Information shown:
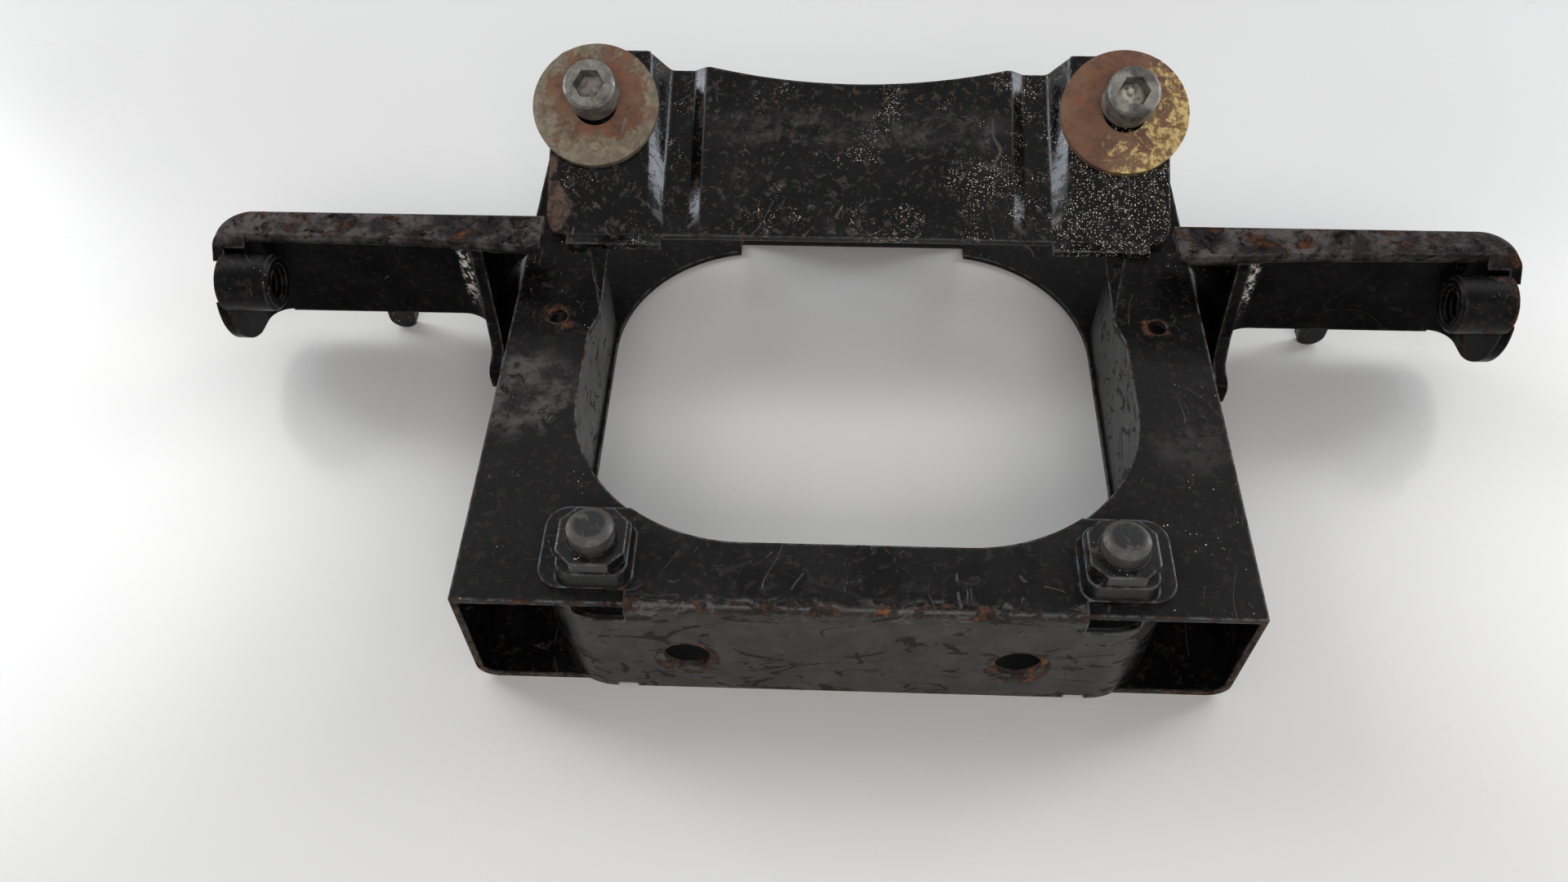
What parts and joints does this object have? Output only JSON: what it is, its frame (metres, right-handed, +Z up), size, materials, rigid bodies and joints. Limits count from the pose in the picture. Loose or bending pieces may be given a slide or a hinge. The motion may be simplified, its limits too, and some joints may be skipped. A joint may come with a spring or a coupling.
{
  "type": "grab bar bracket",
  "caption": "Welded sheet steel bracket: U-shaped box frame with side arms ending in threaded lugs, a sloping rear mounting plate and a drilled front wall.",
  "frame": {"origin": "on the surface that the bracket lies on, under the middle of its overall length and depth", "axes": "+X to the right along the arms, +Y from the drilled front wall to the sloping rear plate, +Z up; the bracket is symmetric about X = 0"},
  "size_m": [0.316, 0.1522, 0.0664],
  "materials": {
    "black_paint": "worn gloss black paint with scuffs and rust spots",
    "dark_steel": "weathered bare steel with rust in the corners",
    "plated_steel": "dull zinc plating with brown rust"
  },
  "bodies": {
    "root": {"lower_shell": "black_paint", "upper_plate": "black_paint", "front_cross_member": "black_paint", "rear_mounting_plate": "black_paint", "left_arm": "black_paint", "right_arm": "black_paint", "left_brace": "black_paint", "right_brace": "black_paint", "arm_thread_bosses": "dark_steel", "nut_plates": "dark_steel", "stud_bolts": "dark_steel", "socket_screws": "dark_steel", "weld_nuts": "dark_steel", "washers": "plated_steel"}
  },
  "joints": []
}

Problem description:
Extract the listing in its entirety, matching it exactly.

Written response:
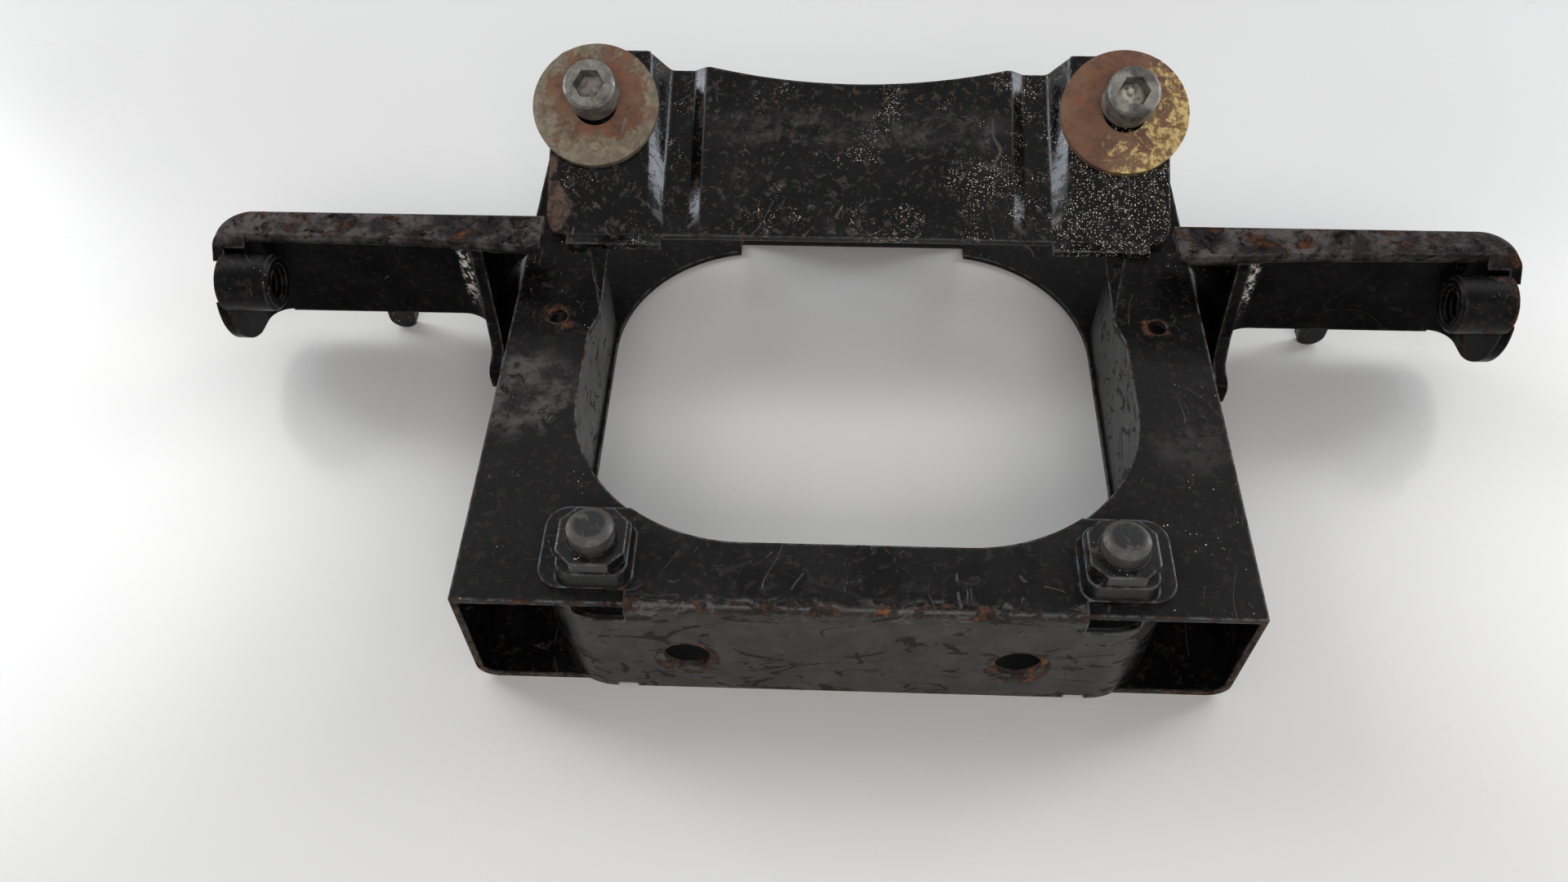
What parts and joints does this object have? Output only JSON: what it is, its frame (metres, right-handed, +Z up), size, materials, rigid bodies and joints. Limits count from the pose in the picture. Loose or bending pieces may be given a slide or a hinge. The motion may be simplified, its limits too, and some joints may be skipped. A joint may come with a spring or a coupling.
{
  "type": "grab bar bracket",
  "caption": "Welded sheet steel bracket: U-shaped box frame with side arms ending in threaded lugs, a sloping rear mounting plate and a drilled front wall.",
  "frame": {"origin": "on the surface that the bracket lies on, under the middle of its overall length and depth", "axes": "+X to the right along the arms, +Y from the drilled front wall to the sloping rear plate, +Z up; the bracket is symmetric about X = 0"},
  "size_m": [0.316, 0.1522, 0.0664],
  "materials": {
    "black_paint": "worn gloss black paint with scuffs and rust spots",
    "dark_steel": "weathered bare steel with rust in the corners",
    "plated_steel": "dull zinc plating with brown rust"
  },
  "bodies": {
    "root": {"lower_shell": "black_paint", "upper_plate": "black_paint", "front_cross_member": "black_paint", "rear_mounting_plate": "black_paint", "left_arm": "black_paint", "right_arm": "black_paint", "left_brace": "black_paint", "right_brace": "black_paint", "arm_thread_bosses": "dark_steel", "nut_plates": "dark_steel", "stud_bolts": "dark_steel", "socket_screws": "dark_steel", "weld_nuts": "dark_steel", "washers": "plated_steel"}
  },
  "joints": []
}